(What to produce):
Everything from the line containing "Model this object" to the line containing "lid_foot_r = 0.9", both lines included, must be copied exactly; nothing else should be.

(Entries shown):
§ §
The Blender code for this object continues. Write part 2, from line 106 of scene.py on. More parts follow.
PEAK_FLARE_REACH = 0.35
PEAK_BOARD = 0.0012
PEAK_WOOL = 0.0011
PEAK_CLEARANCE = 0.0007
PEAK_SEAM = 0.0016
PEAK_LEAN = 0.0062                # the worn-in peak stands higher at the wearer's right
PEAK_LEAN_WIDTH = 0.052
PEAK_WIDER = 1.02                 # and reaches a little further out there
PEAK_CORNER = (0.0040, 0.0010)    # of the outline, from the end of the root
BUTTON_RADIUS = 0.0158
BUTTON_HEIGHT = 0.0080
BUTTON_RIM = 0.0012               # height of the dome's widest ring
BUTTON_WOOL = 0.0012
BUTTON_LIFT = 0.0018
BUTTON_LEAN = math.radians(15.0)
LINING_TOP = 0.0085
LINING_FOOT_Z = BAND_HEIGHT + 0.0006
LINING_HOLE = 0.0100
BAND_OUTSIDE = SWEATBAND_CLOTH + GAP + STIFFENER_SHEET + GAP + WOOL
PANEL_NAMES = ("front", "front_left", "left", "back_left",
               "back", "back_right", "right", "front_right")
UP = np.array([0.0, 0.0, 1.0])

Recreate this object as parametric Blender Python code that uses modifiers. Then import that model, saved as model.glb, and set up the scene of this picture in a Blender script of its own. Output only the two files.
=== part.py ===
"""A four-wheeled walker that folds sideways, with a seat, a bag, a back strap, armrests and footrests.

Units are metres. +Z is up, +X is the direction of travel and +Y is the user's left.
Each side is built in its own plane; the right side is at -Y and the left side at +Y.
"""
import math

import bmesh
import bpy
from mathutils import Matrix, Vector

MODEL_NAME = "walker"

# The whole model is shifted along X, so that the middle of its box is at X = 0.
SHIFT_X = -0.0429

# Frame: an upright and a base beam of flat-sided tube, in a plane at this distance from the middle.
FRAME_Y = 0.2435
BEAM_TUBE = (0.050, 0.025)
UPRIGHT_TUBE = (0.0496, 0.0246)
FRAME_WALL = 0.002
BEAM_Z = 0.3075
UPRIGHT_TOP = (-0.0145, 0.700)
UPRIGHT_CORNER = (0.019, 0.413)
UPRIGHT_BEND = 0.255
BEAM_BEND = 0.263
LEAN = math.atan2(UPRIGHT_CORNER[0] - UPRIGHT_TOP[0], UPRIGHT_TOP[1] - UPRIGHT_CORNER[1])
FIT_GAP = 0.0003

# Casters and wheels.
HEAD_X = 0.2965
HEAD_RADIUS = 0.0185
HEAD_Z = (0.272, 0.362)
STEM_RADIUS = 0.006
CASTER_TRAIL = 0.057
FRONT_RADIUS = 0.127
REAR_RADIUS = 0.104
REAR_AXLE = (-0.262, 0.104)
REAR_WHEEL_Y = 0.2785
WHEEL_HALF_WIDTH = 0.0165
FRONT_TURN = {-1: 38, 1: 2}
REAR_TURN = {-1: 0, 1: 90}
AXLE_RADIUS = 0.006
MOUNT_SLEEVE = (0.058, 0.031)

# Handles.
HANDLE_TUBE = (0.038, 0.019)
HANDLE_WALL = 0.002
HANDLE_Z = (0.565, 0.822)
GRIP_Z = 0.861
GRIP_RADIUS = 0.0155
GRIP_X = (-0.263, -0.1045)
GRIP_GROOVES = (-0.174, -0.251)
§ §
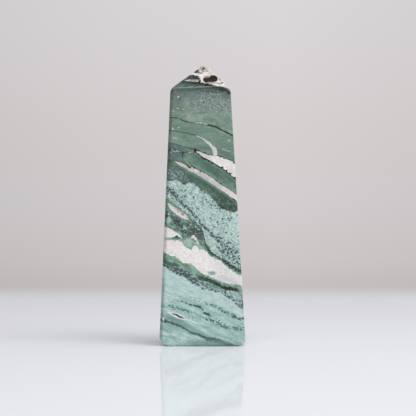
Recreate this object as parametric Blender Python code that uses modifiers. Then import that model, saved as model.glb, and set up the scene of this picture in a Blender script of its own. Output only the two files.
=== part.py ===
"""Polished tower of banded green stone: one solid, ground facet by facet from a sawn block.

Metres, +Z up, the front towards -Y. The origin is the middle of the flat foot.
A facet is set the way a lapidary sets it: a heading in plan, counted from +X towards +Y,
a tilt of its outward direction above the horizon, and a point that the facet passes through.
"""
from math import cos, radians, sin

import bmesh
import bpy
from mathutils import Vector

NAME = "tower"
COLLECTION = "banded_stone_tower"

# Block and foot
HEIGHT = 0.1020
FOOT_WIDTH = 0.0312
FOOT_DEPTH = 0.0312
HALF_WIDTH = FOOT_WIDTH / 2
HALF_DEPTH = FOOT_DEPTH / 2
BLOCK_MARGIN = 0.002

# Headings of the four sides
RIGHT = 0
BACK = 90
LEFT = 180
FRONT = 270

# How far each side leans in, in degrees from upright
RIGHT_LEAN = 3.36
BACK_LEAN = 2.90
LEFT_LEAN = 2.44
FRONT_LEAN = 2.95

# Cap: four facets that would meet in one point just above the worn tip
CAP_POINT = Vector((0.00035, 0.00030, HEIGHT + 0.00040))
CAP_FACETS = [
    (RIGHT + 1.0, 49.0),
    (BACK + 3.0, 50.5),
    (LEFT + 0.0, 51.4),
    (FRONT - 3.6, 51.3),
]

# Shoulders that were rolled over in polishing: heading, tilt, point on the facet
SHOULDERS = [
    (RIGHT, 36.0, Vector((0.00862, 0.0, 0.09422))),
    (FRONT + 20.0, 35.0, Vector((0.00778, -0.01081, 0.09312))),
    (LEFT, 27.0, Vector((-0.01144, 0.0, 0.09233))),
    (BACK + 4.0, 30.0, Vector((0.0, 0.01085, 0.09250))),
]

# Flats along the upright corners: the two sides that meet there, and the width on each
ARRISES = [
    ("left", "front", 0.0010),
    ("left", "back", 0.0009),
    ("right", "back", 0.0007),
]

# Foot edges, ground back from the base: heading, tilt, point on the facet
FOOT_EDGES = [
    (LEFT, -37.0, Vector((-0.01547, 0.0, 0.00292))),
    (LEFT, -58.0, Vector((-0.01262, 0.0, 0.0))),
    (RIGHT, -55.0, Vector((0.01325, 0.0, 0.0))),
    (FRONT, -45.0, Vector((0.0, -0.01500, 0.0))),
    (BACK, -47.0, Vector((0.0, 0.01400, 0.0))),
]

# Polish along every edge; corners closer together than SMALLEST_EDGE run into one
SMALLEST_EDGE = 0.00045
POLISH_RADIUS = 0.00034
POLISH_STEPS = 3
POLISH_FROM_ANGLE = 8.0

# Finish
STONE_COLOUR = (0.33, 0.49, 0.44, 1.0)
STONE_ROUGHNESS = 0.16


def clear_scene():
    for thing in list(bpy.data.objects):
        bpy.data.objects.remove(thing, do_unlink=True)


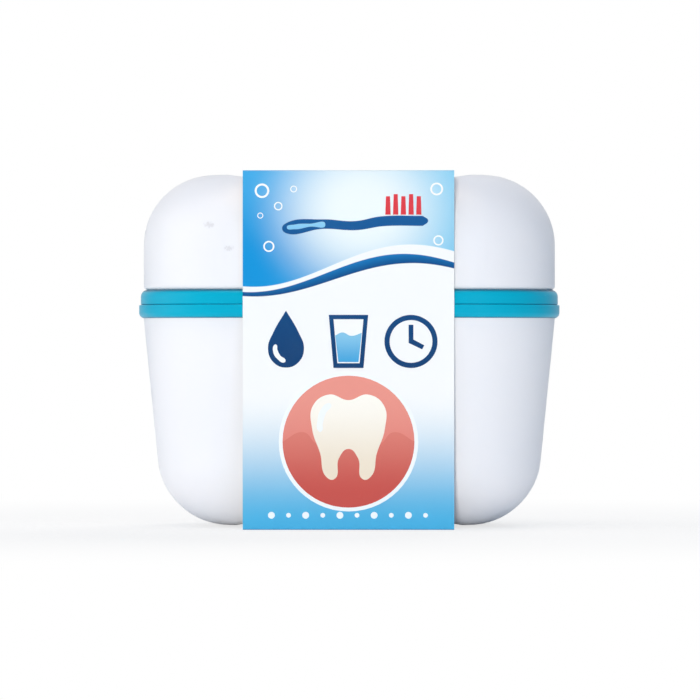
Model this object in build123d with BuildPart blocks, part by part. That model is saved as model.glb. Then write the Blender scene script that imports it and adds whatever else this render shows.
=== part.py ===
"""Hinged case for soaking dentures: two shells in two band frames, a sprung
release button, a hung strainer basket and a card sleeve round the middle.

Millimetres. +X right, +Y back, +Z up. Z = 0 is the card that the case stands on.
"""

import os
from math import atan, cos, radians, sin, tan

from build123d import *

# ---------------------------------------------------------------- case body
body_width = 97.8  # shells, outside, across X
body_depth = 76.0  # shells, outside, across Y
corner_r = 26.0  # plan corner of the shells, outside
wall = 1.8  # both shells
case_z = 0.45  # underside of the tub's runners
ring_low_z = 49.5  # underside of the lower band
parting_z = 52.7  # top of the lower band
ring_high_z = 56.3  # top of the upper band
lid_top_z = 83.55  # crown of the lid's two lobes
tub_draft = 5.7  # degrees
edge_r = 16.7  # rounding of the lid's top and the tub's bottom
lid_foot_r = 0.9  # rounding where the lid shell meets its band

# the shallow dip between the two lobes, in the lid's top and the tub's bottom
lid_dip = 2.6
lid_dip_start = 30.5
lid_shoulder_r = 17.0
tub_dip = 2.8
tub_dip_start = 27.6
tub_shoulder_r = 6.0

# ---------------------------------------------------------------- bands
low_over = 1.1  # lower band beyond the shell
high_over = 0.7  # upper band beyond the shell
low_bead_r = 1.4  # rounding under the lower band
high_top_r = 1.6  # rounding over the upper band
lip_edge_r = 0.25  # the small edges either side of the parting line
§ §
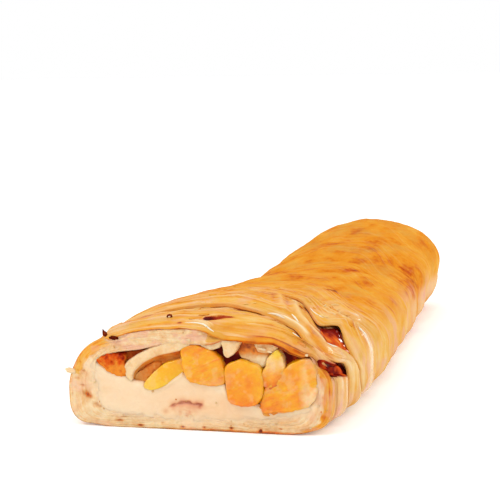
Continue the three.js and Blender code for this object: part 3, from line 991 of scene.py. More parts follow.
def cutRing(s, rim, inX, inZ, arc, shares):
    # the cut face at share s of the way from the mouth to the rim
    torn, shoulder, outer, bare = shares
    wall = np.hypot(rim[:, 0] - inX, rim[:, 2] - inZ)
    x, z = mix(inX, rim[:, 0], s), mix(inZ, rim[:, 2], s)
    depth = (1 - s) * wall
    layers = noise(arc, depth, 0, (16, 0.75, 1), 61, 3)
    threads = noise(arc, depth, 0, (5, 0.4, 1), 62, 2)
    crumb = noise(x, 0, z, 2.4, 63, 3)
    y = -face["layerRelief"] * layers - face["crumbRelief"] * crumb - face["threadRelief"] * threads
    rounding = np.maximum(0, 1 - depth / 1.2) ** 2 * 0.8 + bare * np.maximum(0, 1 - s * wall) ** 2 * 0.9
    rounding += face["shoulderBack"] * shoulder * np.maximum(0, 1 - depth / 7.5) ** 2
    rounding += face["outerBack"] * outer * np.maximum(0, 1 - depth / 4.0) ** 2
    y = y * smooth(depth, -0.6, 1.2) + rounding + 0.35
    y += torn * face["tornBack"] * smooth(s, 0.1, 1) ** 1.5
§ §
(Result of this exercise):
Model this object in build123d with BuildPart blocks, part by part. That model is saved as model.glb. Then write the Blender scene script that imports it and adds whatever else this render shows.
=== part.py ===
"""Hinged case for soaking dentures: two shells in two band frames, a sprung
release button, a hung strainer basket and a card sleeve round the middle.

Millimetres. +X right, +Y back, +Z up. Z = 0 is the card that the case stands on.
"""

import os
from math import atan, cos, radians, sin, tan

from build123d import *

# ---------------------------------------------------------------- case body
body_width = 97.8  # shells, outside, across X
body_depth = 76.0  # shells, outside, across Y
corner_r = 26.0  # plan corner of the shells, outside
wall = 1.8  # both shells
case_z = 0.45  # underside of the tub's runners
ring_low_z = 49.5  # underside of the lower band
parting_z = 52.7  # top of the lower band
ring_high_z = 56.3  # top of the upper band
lid_top_z = 83.55  # crown of the lid's two lobes
tub_draft = 5.7  # degrees
edge_r = 16.7  # rounding of the lid's top and the tub's bottom
lid_foot_r = 0.9  # rounding where the lid shell meets its band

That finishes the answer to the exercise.